Document expected failure/retry behavior (and maybe make it configurable?)
Following up from #96 (closed) it appears that part of our problem when attempting to deploy cert-manager
(and a default ClusterIssuer
resource) from the same gitops repo is that the webhook server can take some time to startup. This results in errors like this during apply:
error when creating "manifests/default_cert-manager.io_v1_clusterissuer_letsencrypt-prod.yaml": Internal error occurred: failed calling webhook "webhook.cert-manager.io": Post "https://cert-manager-webhook.appdat-system.svc:443/mutate?timeout=10s": dial tcp 10.100.49.50:443: connect: connection refused
All that really needs to be done in order to make it work is to wait/retry the apply for the ClusterIssuer
resource. As far as we have been able to tell the agent does not attempt any retries when resource creation fails. We also haven't quite figured out what the expected behaviour is when an apply fails. Does the agent attempt to prune resources from the failed sync or should we expect anything that was successfully applied to persist?

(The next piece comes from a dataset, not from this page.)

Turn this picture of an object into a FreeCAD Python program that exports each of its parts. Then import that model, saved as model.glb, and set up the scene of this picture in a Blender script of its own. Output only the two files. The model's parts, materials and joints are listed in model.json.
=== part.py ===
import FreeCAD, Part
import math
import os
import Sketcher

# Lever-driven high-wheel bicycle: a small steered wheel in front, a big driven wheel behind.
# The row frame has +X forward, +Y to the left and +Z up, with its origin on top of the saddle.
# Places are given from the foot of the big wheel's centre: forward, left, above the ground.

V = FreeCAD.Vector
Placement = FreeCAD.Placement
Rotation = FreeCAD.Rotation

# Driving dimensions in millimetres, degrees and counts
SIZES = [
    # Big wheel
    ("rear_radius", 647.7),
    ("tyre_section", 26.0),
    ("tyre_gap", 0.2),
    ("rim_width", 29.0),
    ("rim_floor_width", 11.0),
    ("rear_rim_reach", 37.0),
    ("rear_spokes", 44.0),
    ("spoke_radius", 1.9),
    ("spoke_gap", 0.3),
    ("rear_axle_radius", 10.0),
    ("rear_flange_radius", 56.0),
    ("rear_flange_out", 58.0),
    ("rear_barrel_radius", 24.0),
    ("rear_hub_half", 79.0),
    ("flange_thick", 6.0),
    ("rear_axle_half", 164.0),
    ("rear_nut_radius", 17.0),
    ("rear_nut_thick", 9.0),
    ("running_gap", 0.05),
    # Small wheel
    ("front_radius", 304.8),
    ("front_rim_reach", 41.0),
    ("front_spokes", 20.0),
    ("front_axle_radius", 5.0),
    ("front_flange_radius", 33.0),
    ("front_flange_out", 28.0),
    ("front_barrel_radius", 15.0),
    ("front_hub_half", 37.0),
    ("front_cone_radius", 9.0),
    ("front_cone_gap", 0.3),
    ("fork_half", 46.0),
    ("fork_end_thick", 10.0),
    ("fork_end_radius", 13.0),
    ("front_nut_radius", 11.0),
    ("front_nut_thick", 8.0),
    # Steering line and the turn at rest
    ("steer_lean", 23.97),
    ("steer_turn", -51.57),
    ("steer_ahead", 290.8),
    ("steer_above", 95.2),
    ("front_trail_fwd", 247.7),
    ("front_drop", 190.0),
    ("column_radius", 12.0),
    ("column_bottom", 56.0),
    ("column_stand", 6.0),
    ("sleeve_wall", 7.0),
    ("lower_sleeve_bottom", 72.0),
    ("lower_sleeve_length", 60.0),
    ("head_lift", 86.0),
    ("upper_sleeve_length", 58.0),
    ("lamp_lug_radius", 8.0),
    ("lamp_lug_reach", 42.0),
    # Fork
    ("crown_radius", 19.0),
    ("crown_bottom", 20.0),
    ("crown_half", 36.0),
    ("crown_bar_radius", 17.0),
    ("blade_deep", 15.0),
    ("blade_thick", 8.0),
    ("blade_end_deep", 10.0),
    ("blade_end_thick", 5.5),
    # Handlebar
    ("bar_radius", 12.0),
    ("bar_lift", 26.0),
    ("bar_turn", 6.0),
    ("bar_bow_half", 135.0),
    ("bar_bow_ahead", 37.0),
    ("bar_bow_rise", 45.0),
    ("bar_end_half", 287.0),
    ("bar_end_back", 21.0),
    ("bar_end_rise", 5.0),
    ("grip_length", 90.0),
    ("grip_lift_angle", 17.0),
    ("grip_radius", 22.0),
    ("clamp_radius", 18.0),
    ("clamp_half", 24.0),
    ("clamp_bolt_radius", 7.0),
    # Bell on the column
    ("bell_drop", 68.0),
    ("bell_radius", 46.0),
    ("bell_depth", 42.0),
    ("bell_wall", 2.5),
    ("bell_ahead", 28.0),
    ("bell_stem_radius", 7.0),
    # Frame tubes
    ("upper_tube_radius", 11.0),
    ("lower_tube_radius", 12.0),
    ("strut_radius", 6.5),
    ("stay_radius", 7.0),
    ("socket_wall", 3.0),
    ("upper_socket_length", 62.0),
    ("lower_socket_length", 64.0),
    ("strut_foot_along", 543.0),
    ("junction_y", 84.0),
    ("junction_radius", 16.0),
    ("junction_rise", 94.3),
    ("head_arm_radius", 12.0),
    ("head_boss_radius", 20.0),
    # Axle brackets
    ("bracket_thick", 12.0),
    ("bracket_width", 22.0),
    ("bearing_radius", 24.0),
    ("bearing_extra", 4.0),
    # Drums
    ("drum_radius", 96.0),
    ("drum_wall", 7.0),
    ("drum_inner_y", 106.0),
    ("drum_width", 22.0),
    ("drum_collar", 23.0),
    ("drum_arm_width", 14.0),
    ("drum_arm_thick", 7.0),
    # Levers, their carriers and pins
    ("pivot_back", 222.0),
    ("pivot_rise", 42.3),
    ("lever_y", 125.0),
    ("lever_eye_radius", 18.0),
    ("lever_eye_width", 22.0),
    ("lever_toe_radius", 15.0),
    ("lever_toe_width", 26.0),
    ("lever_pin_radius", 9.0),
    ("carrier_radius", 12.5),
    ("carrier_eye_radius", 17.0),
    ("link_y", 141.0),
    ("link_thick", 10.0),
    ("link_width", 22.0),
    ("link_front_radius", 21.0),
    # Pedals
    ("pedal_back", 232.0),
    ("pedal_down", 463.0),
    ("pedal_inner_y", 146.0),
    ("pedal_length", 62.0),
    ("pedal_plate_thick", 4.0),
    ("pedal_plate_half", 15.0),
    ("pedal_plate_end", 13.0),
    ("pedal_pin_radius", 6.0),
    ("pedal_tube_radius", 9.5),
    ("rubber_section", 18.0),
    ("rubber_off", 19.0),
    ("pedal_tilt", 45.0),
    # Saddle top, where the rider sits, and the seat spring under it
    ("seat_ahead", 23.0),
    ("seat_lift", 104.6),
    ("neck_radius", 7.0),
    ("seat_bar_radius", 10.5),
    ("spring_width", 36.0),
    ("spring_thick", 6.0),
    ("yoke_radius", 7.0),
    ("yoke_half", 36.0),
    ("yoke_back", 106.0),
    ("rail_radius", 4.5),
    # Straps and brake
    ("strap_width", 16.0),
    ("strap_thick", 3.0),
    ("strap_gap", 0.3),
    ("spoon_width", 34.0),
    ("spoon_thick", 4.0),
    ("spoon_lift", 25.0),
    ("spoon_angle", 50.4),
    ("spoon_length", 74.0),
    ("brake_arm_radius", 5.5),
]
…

We are ok with the workaround of applying the cert-manager
deployment and dependant resources in separate loops (manifest_projects
entries) for now, but in order for that to be viable the loop that's failing needs to be retried and we don't see this happening?
I can't tell exactly how #15 (closed) was implemented, but it sounds like retries were disabled in order to avoid infinite loops? This makes sense as a default but perhaps we could have some sort of option to enable exponential backoff retries as well?
Thanks in advance!
/cc @ash2k